Permanent repeal of the flawed Medicare payment formula known as the sustainable growth rate just got a lot more expensive.
According to the Congressional Budget Office, which released its new Budget and Economic Outlook report on Tuesday morning, a 10-year repeal of the growth-rate formula that froze doctors' rates at current levels would cost $316 billion, compared with $290 billion when CBO last calculated the rate in November. The difference may make permanent repeal of the formula--always a long shot--even less palatable to lawmakers.
But even with the doc fix on hold, the report projects that spending on health care programs will explode in the coming decade. Assuming that doctors get the pay cut that Congress typically erases, Medicare gross spending is still expected to grow by 90 percent by 2022. The report cites the program's growth, as more Baby Boomers retire.
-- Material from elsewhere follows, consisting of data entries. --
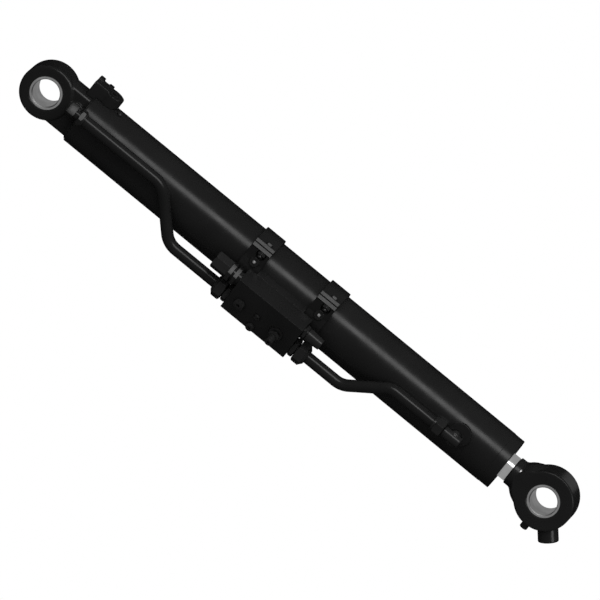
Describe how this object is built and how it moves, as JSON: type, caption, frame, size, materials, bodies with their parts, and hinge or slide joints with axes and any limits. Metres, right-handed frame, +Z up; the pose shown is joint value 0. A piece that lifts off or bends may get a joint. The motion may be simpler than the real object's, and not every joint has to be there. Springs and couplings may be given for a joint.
{
  "type": "hydraulic cylinder",
  "caption": "Double-acting hydraulic cylinder with bushed pin eyes, a chromed sliding rod, steel lines and a load-holding valve block clamped to its barrel.",
  "frame": {"origin": "centre of the base eye's bore, halfway across the eye", "axes": "+X along the cylinder from the base eye to the rod eye, +Y along the pin bores, +Z up"},
  "size_m": [1.1282, 0.1627, 0.15],
  "materials": {
    "black_paint": "satin-gloss black enamel",
    "black_fittings": "gloss black enamel on forged fittings",
    "chrome_rod": "ground and hard-chromed",
    "bush_steel": "bored, unpainted",
    "machined_steel": "machined",
    "bronze": "machined bronze",
    "seal_polyurethane": "moulded",
    "black_rubber": "moulded"
  },
  "bodies": {
    "barrel": {"base_cap": "black_paint", "barrel_tube": "black_paint", "base_port_block": "black_paint", "gland": "black_paint", "base_line_pipe": "black_paint", "rod_line_pipe": "black_paint", "rod_port_boss": "black_paint", "valve_block": "black_paint", "block_saddle": "black_paint", "clamp_upper_left": "black_paint", "clamp_upper_right": "black_paint", "clamp_lower_left": "black_paint", "clamp_lower_right": "black_paint", "base_port_plug": "black_fittings", "bleed_screw": "black_fittings", "pipe_adapter_left": "black_fittings", "pipe_adapter_right": "black_fittings", "pipe_nut_left": "black_fittings", "pipe_nut_right": "black_fittings", "hose_adapter_left": "black_fittings", "hose_adapter_right": "black_fittings", "hose_union_left": "black_fittings", "hose_union_right": "black_fittings", "base_elbow": "black_fittings", "base_nut": "black_fittings", "rod_elbow": "black_fittings", "rod_nut": "black_fittings", "relief_locknut": "black_fittings", "check_plug": "black_fittings", "gauge_port_plug": "black_fittings", "clamp_bolt_front_left": "black_fittings", "clamp_bolt_front_right": "black_fittings", "clamp_bolt_rear_left": "black_fittings", "clamp_bolt_rear_right": "black_fittings", "clamp_nut_left": "black_fittings", "clamp_nut_right": "black_fittings", "base_eye_bush": "bush_steel", "saddle_screw_left": "machined_steel", "saddle_screw_right": "machined_steel", "relief_sleeve": "machined_steel", "relief_spring": "machined_steel", "check_spring": "machined_steel", "gland_bearing": "bronze", "rod_seal": "seal_polyurethane", "rod_wiper": "black_rubber", "gland_o_ring": "black_rubber"},
    "guides": {"piston_seal": "seal_polyurethane", "piston_wear_ring_back": "bronze", "piston_wear_ring_front": "bronze"},
    "rod": {"piston_rod": "chrome_rod", "piston": "machined_steel", "piston_nut": "machined_steel", "rod_eye": "black_paint", "rod_eye_bush": "bush_steel", "grease_nipple": "black_fittings", "pin_lock_screw": "machined_steel"},
    "check": {"check_poppet": "machined_steel"},
    "relief": {"relief_poppet": "machined_steel"},
    "adjuster": {"relief_adjuster": "black_fittings"},
    "throttle": {"throttle_screw": "black_fittings"}
  },
  "joints": [
    {"name": "rod_slide", "type": "slide", "parent": "barrel", "child": "guides", "axis": [1, 0, 0], "range_m": [0, 0.685]},
    {"name": "rod_turn", "type": "hinge", "parent": "guides", "child": "rod", "pos_m": [0.5, 0, 0], "axis": [1, 0, 0], "continuous": true},
    {"name": "check_lift", "type": "slide", "parent": "barrel", "child": "check", "axis": [0, -0.9063, -0.4226], "range_m": [0, 0.0025], "stiffness_N_per_m": 1500, "springref_m": -0.004, "deforming": ["check_spring"]},
    {"name": "relief_lift", "type": "slide", "parent": "barrel", "child": "relief", "axis": [0, -0.9063, -0.4226], "range_m": [0, 0.002], "stiffness_N_per_m": 3000, "springref_m": -0.005, "deforming": ["relief_spring"]},
    {"name": "relief_set", "type": "hinge", "parent": "barrel", "child": "adjuster", "pos_m": [0.5277, -0.07293, -0.04946], "axis": [0, -0.9063, -0.4226], "range_deg": [-360, 360]},
    {"name": "throttle_set", "type": "hinge", "parent": "barrel", "child": "throttle", "pos_m": [0.488, -0.07378, -0.04764], "axis": [0, -0.9063, -0.4226], "range_deg": [-360, 360]}
  ]
}
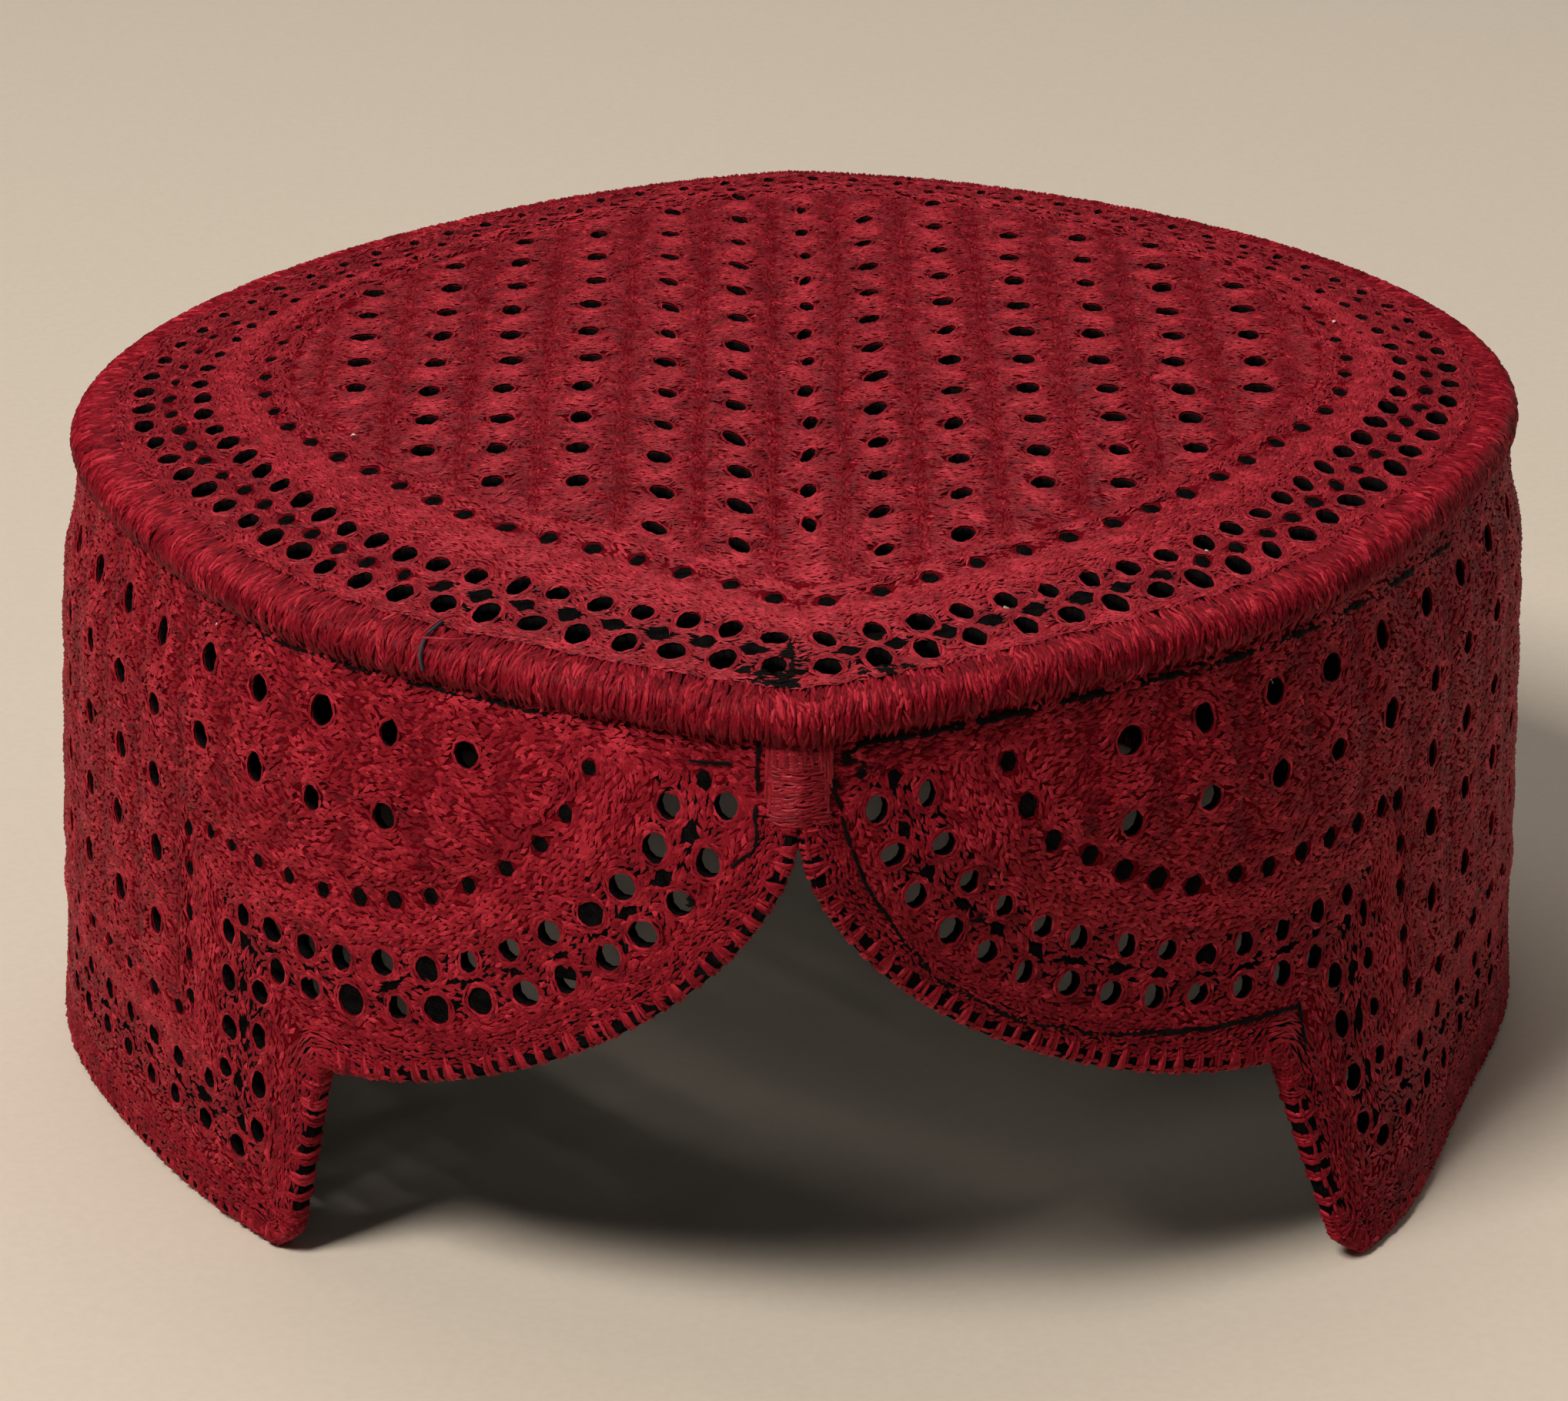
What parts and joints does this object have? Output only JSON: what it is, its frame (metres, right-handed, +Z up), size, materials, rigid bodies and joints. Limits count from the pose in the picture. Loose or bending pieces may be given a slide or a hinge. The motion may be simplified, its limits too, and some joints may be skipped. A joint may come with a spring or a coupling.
{
  "type": "embroidered cap",
  "caption": "Stiff cloth cap with an almond-shaped crown, an overcast rim, and an upright wall with two scalloped front lobes above an open arch, pierced all over with worked eyelets.",
  "frame": {"origin": "on the surface that the cap stands on, at the middle of its lower outline", "axes": "+Z up towards the crown; -Y towards the notched front; +X to the right of someone who faces the front"},
  "size_m": [0.1879, 0.1988, 0.0843],
  "materials": {
    "crown": "dull satin thread, closely stitched, pierced with eyelets",
    "rim_cord": "overcast satin thread",
    "wall_left": "dull satin thread, closely stitched, pierced with eyelets",
    "wall_right": "dull satin thread, closely stitched, pierced with eyelets",
    "edge_left": "black cloth edge under red blanket stitches",
    "edge_right": "black cloth edge under red blanket stitches",
    "front_bar": "satin-stitched bar"
  },
  "bodies": {
    "root": {"crown": "crown", "rim_cord": "rim_cord", "wall_left": "wall_left", "wall_right": "wall_right", "edge_left": "edge_left", "edge_right": "edge_right", "front_bar": "front_bar"}
  },
  "joints": []
}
Medicaid spending is also due to grow--more than doubling in the same period. That program's growth is the result of the 2010 health care reform law, which will expand program eligibility beginning in 2014. Those numbers actually look slightly better than they did in last year's report given the recent lull in health care inflation, but only slightly.
To put the $26 billion doc fix increase into perspective, lawmakers are struggling to find just $21 billion to cover the cost of a one-year freeze in conference-committee negotiations. Medicare doctors will get a 27 percent pay cut if the lawmakers don't reach an agreement before March 1.
The cost of a permanent fix has gotten bigger nearly every year, as the gap between doctors' current pay rates and the rates dictated by the SGR pay formula widen.
There is one silver lining for doctors' lobbying groups hoping for a permanent fix. CBO estimates that reducing the number of troops abroad to 45,000 by 2015, often floated as a potential way to cover the cost of a permanent fix, could save $838 billion. That is well over the cost of a permanent "doc fix." However, House Republicans almost uniformly oppose using defense funds for a Medicare program.